Browse award-winning titles. See more
If you are a seller for this product, would you like to suggest updates through seller support?
Top Customer Reviews
Tangy is one of 9 kids, all with different fathers, and a baby is on the way. Her mother has decided that she will no longer work as a maid and she wants her daughter to quit school to begin working. Tangy is very smart and just as determined to stay in school.
Her mother is very light skinned and could pass for white. She is also very color struck and treats her children better or worse based on their color. Tangy, being her darkest child, is spoken to in a way that makes you want to reach thru the book and smack the mom--several times!!! The mother is cruel to all of her children and it comes out very slowly why she's the way she is...and unfortunately, she's done such horrible things that by that point, you really cannot be sympathetic.

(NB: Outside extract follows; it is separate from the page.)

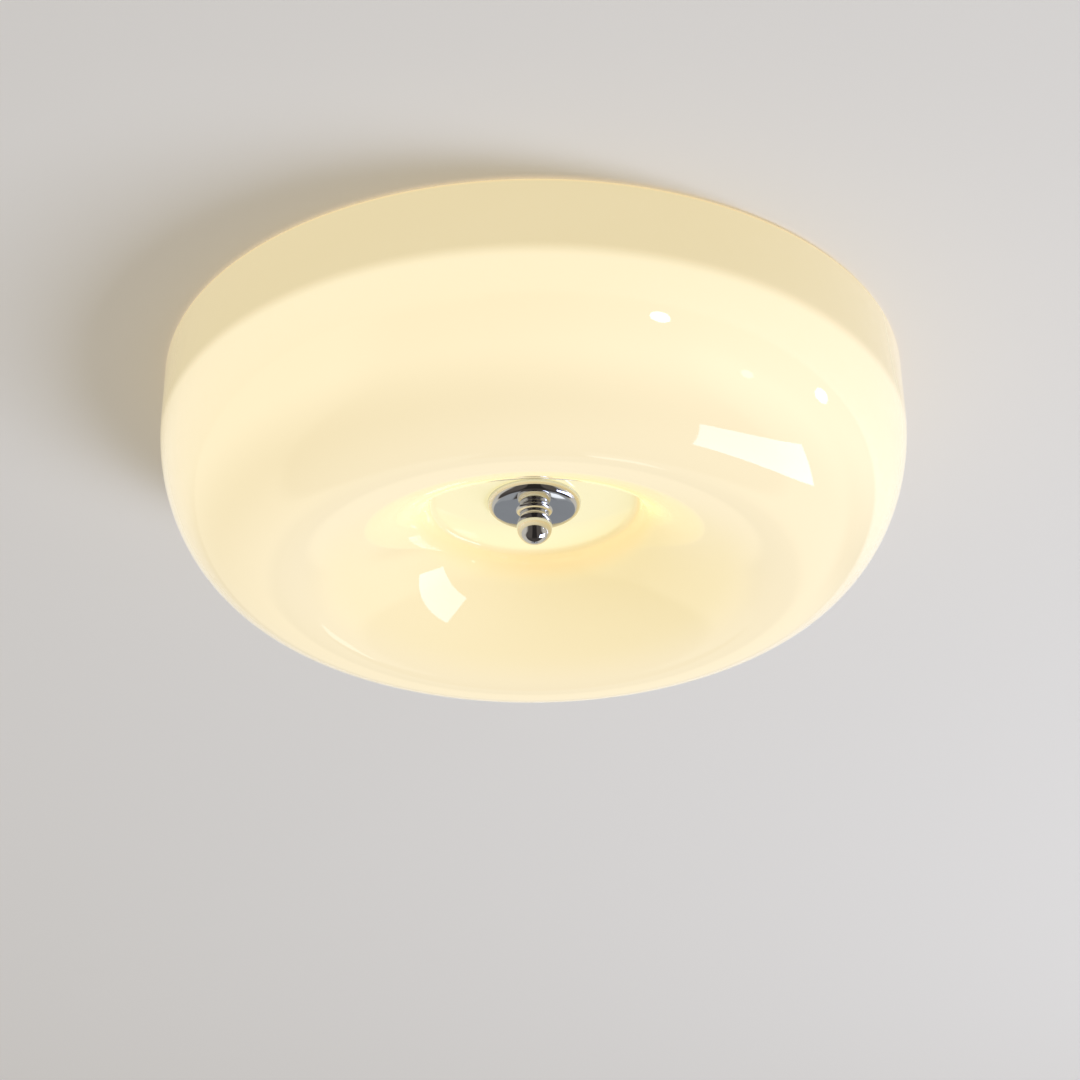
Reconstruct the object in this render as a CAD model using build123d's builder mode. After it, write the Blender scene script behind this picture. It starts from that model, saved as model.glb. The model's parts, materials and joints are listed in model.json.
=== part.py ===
from build123d import *
from math import acos, cos, degrees, radians, sin, tan
import os

# Flush ceiling light with a cream glass ring shade, 400 mm across.
# Millimetres, +Z up. The origin is the middle of the ceiling plane, and the light hangs below it.

# --- driving dimensions -------------------------------------------------------------------------

# Glass shade: a straight side, a wide rounded shoulder and a hollow in the middle of its underside
shade_diameter = 400.0
shade_depth = 117.4  # ceiling to the lowest ring of the glass
glass_wall = 4.5
rim_gap = 0.8  # air between the ceiling and the ground rim
rim_taper = 0.6  # the rim is this much smaller in radius than the side
rim_round_share = 0.25  # ground edge of the rim to the wall
shoulder_across = 65.7  # the shoulder, measured inwards from the side
shoulder_height = 83.6  # and upwards from the lowest ring
hollow_diameter = 113.4  # floor of the hollow
hollow_depth = 50.6
hollow_fullness = 0.43  # reach of the curve's handles, 0.55 being a quarter ellipse
hollow_crease = 4.0
glass_hole = 14.0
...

You root for Tangy but it's frustrating. She seems to do what her mother says and rarely fights back. Very few of the children do. And that is hard to read. Further, when it seems like Tangy has opportunities to escape her mother, she doesn't. And it's hard to tell if it's because she's trying to save the younger girls or she's just defeated and reconciled.
How people survive in households like this one is just amazing. Don't expect the mother to change her ways; she just gets worse and worse. And her poison does infect some of the children.
I passed the book to my mother and she can't put it down either.
A gripping page turned which has you responding emotionally . It will color your soul!
Roselle Quinn resides in rural Georgia in the 1950’s, is the mother of ten children, sired from ten different men, and runs her home with a brutal fist and a selfish hand. Tangy Mae believes her mother a beauty, with her dark, reddish hair and creamy complexion, but knows the devil that lies beneath. Roselle loves her sons but only uses her daughters, categorizing them by color. Tangy Mae intends to finish school however, Roselle, has different plans for her daughters.